The temples were nice and secluded so far from town and the normal tourist circuit. They were small, and didn’t take too long to visit. Bakong was the first, and most impressive. After visiting that one, it was lunch time. I relaxed and ate some more lok lak while swilling a giant water. I had again expended all of my water. A funeral procession passed as I ate my meal. A large crowd of people went before and after a big casket on a palanquin. Some people carried a black banner with some Khmer writing in the far front. Not too far behind was a food cart. It didn’t look like all that somber an affair. School children in uniform joined. Occasionally, someone dropped out of line to grab something from the restaurant, a drink or a quick bite. Music was playing, and there was a police escort. It was interesting and different, for sure.
I made brief stops at Preah Ko and Lolei Temples before opting to set off cross country on the bike for one last hurrah at the main temple before my three day pass expired. I knew the ride might be slow. As it turned out, most of the time, I was riding down rice levees, around skinny Brahma cows, and past children calling out “Hello, Goodbye” in English. I answered, “Suostei, Leihi” in Khmer. Some of the children were silent. Others swam in the rice water to get out of the heat. A few looked like they could have been on those “feed this child for a month with $1” advertisements. It was a different Cambodia than you see on Pub Street in Siem Reap, for sure.

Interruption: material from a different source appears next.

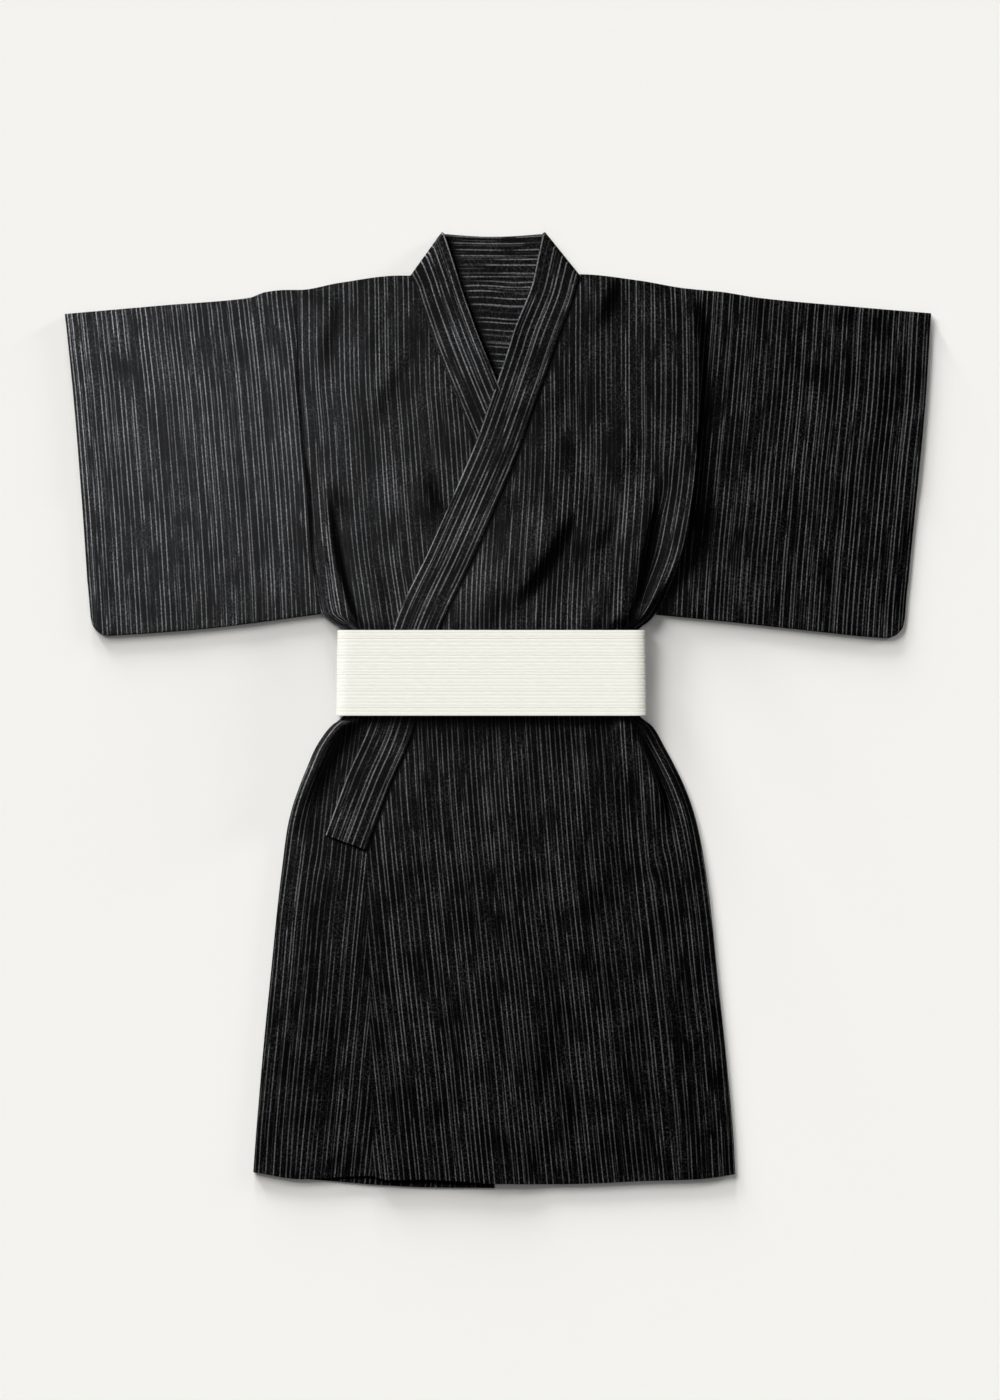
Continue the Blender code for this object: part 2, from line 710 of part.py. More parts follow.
def sash_profile(inset):
    """Half-way points round the sash, seen from its end: the lower run, then the left end and the upper run."""
    right = SASH_RIGHT_END + inset
    left = SASH_LEFT_END - inset
    low = inset
    high = SASH_HEIGHT - inset
    under = SASH_UNDER_ROUND - inset
    upper = SASH_UPPER_ROUND - inset
    points = []

    def corner(cx, cz, radius, start, steps):
        for step in range(steps + 1):
            angle = math.radians(start + 90 * step / steps)
            points.append((cx + radius * math.cos(angle), cz + radius * math.sin(angle)))

    corner(left - under, low + under, under, -90, 2)
    corner(left - upper, high - upper, upper, 0, 3)
    for share in (0.25, 0.5, 0.75):
        points.append((blend(left - upper, right + upper, share), high))
    corner(right + upper, high - upper, upper, 90, 3)
    corner(right + under, low + under, under, 180, 2)
    return points


def sash():
    """A flattened ring: ribs round its outside, a plain inside and a plain underside that rests flat."""
    outer = sash_profile(0.0)
    inner = sash_profile(SASH_WALL)
    middle_x = (SASH_RIGHT_END + SASH_LEFT_END) / 2
    half_width = (SASH_LEFT_END - SASH_RIGHT_END) / 2
    rib_rows = 2 * SASH_RIBS + 1
    rows = []

    def flared(points, y, sunk):
        """One ring of the sash at y, a little wider at its lower edge."""
        flare = SASH_FLARE * (SASH_TOP - y) / (SASH_TOP - SASH_BOTTOM)
        row = []
        for x, z in points:
            on_side = (x - middle_x) / half_width
            depth = sunk * ramp(z, 2.0, 7.0)
            row.append((x + flare * on_side - depth * on_side**9, y, z - depth * ramp(z, 8.0, 19.0)))
        return row

    for i in range(rib_rows):
        y = blend(SASH_BOTTOM, SASH_TOP, i / (rib_rows - 1))
        rows.append(flared(outer, y, RIB_DEPTH if i % 2 == 0 else 0.0))
    for i in range(4):
        rows.append(flared(inner, blend(SASH_TOP, SASH_BOTTOM, i / 3), 0.0))
    count = len(outer)
    faces = []
    for i in range(len(rows)):
        k = (i + 1) % len(rows)
        for j in range(count):
            n = (j + 1) % count
            faces.append((i * count + j, i * count + n, k * count + n, k * count + j))
    points = [point for row in rows for point in row]
    return solid("sash", points, [face[::-1] for face in faces], "sash_cotton")


for old in list(bpy.data.objects):
    bpy.data.objects.remove(old)
garment = bpy.data.collections.new("kimono")
bpy.context.scene.collection.children.link(garment)

for wearer_side in ("right", "left"):
    body(wearer_side)
    overlap(wearer_side)
    sleeve(wearer_side)
    yoke_lining(wearer_side)
collar()
sash()
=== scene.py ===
"""The look of a short striped kimono laid flat, closed left over right, with its white sash.

+X runs to the right of the laid-out garment, +Y from the hem to the collar and +Z up from the table.
Right and left in names are the wearer's, so the wearer's right side lies at -X.
Tables and sizes are in millimetres from the middle of the garment's outline.
"""

import math
from collections import namedtuple

import bmesh
import bpy
import numpy as np
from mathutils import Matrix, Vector


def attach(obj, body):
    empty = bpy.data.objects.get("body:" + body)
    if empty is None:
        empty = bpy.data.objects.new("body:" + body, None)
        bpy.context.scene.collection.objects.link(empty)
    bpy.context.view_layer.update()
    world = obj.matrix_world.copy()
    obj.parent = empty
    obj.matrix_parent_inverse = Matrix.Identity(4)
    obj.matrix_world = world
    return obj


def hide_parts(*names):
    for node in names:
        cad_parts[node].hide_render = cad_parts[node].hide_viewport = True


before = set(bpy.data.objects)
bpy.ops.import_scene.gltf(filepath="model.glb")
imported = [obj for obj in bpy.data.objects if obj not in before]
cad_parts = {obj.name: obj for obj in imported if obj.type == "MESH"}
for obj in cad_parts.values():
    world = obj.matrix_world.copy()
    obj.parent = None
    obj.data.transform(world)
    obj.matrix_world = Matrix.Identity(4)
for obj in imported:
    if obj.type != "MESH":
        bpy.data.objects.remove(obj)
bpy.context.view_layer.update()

MM = 0.001

# Walls and the air between them; a wall here is a little thinner than the solid it stands for
CLOTH = 1.5
COLLAR_WALL = 3.0
LINING_WALL = 1.0
SASH_WALL = 2.5
SHOWN_CLOTH = 1.2
SHOWN_COLLAR = 2.8
SEAM = 0.3
PLY = 0.45
LAID_GAP = 1.6

# Folds along the shoulder and the collar's turn at the neck
SHOULDER_RADIUS = 2.6
COLLAR_TURN = 3.6
ARC_STEPS = 8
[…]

While I was riding along on some stretch that used to be a road, a boy about Caleb’s age zoomed past me on a motorbike. In America, I guess he wouldn’t be allowed on such a machine unless he was out on a farm or ranch or something. The kid looked at me with a grin that seemed to scream, “I just stole something.” He was apparently so excited to rocket past this old American, laboring along on the mountain bike. It was hilarious, and I smiled inside the rest of the ride. I hope the experience brought him as much enjoyment as it looked like it did.
I made it back over to the main temple by 3:00, leaving myself a couple of hours to see the main attraction one more time. I soaked it all in. I took more pictures. I talked to another vendor family. Very few people were there in the Thursday afternoon heat. I came far short of seeing everything the Angkor Wat archaeological sites have to offer, but I felt satisfied I had gotten about as much use out of a three day pass as could be wrung out of it. It would be wiser to spend a couple more days here and do something else one or two days between huge temple runs.
I returned my bike. The bike store man was playing a friend some kind of Southeast Asian chess variant. It wasn’t chess like we know it, and it wasn’t even Chinese or Japanese chess, it was something altogether different. Right next door, was “My Little Cafe,” serving meals for about $3. I grabbed a couple of dishes once again. I slept well knowing I had done my best to see as much of Angkor Wat as I could in the time I had.
I was up early the next morning. I didn’t run, I had had enough exercise for the week. The motel got me a tuk tuk, and I was on a long, slow, sweaty bus ride to Phnom Penh to close out my time in Southeast Asia.